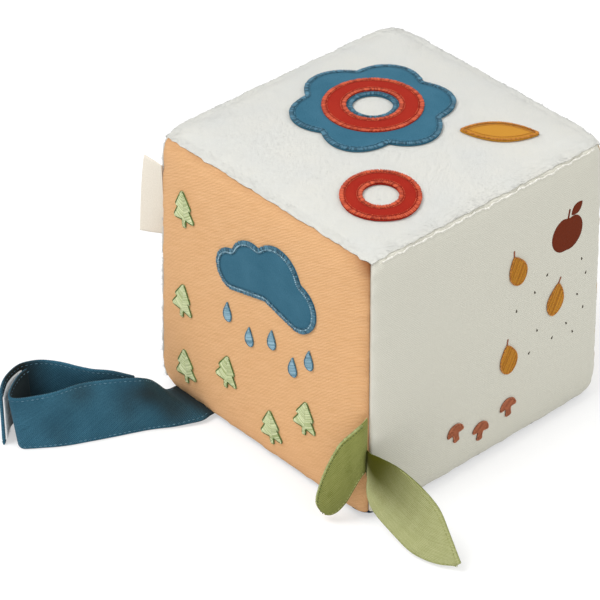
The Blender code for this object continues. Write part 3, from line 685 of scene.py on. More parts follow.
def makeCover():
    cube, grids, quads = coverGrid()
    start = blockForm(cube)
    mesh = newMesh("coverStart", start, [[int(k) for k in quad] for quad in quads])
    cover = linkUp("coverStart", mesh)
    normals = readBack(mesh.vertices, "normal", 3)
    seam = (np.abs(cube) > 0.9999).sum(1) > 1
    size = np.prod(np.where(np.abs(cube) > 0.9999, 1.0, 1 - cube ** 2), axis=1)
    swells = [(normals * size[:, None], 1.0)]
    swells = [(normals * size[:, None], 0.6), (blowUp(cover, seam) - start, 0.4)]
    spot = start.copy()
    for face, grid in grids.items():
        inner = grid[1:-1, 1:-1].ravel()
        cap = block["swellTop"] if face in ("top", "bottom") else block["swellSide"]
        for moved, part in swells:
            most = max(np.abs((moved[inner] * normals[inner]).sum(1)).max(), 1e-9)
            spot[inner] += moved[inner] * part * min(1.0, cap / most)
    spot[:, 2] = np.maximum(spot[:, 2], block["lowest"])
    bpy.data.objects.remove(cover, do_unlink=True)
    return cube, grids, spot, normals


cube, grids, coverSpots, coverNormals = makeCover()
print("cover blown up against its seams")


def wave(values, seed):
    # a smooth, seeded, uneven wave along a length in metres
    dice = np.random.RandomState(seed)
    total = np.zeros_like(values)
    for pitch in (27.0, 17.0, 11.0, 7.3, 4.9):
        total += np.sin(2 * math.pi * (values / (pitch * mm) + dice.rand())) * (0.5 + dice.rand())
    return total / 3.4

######

EXERCISE TASK — Restate the whole listing exactly.

RESULT FOR THIS EXERCISE —
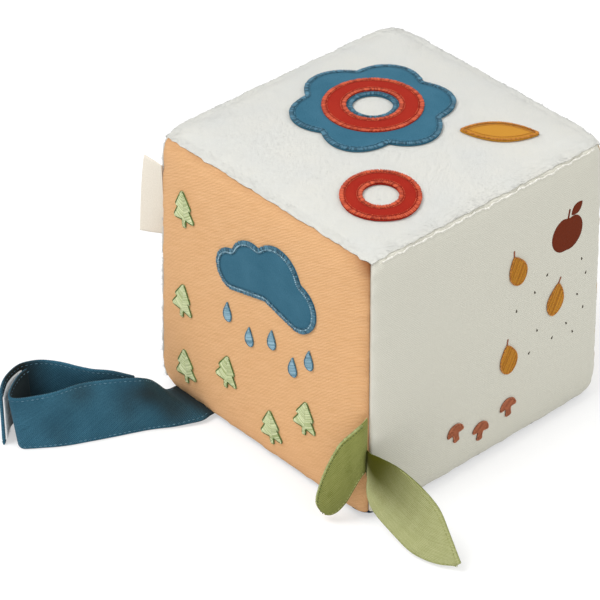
The Blender code for this object continues. Write part 3, from line 685 of scene.py on. More parts follow.
def makeCover():
    cube, grids, quads = coverGrid()
    start = blockForm(cube)
    mesh = newMesh("coverStart", start, [[int(k) for k in quad] for quad in quads])
    cover = linkUp("coverStart", mesh)
    normals = readBack(mesh.vertices, "normal", 3)
    seam = (np.abs(cube) > 0.9999).sum(1) > 1
    size = np.prod(np.where(np.abs(cube) > 0.9999, 1.0, 1 - cube ** 2), axis=1)
    swells = [(normals * size[:, None], 1.0)]
    swells = [(normals * size[:, None], 0.6), (blowUp(cover, seam) - start, 0.4)]
    spot = start.copy()
    for face, grid in grids.items():
        inner = grid[1:-1, 1:-1].ravel()
        cap = block["swellTop"] if face in ("top", "bottom") else block["swellSide"]
        for moved, part in swells:
            most = max(np.abs((moved[inner] * normals[inner]).sum(1)).max(), 1e-9)
            spot[inner] += moved[inner] * part * min(1.0, cap / most)
    spot[:, 2] = np.maximum(spot[:, 2], block["lowest"])
    bpy.data.objects.remove(cover, do_unlink=True)
    return cube, grids, spot, normals


cube, grids, coverSpots, coverNormals = makeCover()
print("cover blown up against its seams")


def wave(values, seed):
    # a smooth, seeded, uneven wave along a length in metres
    dice = np.random.RandomState(seed)
    total = np.zeros_like(values)
    for pitch in (27.0, 17.0, 11.0, 7.3, 4.9):
        total += np.sin(2 * math.pi * (values / (pitch * mm) + dice.rand())) * (0.5 + dice.rand())
    return total / 3.4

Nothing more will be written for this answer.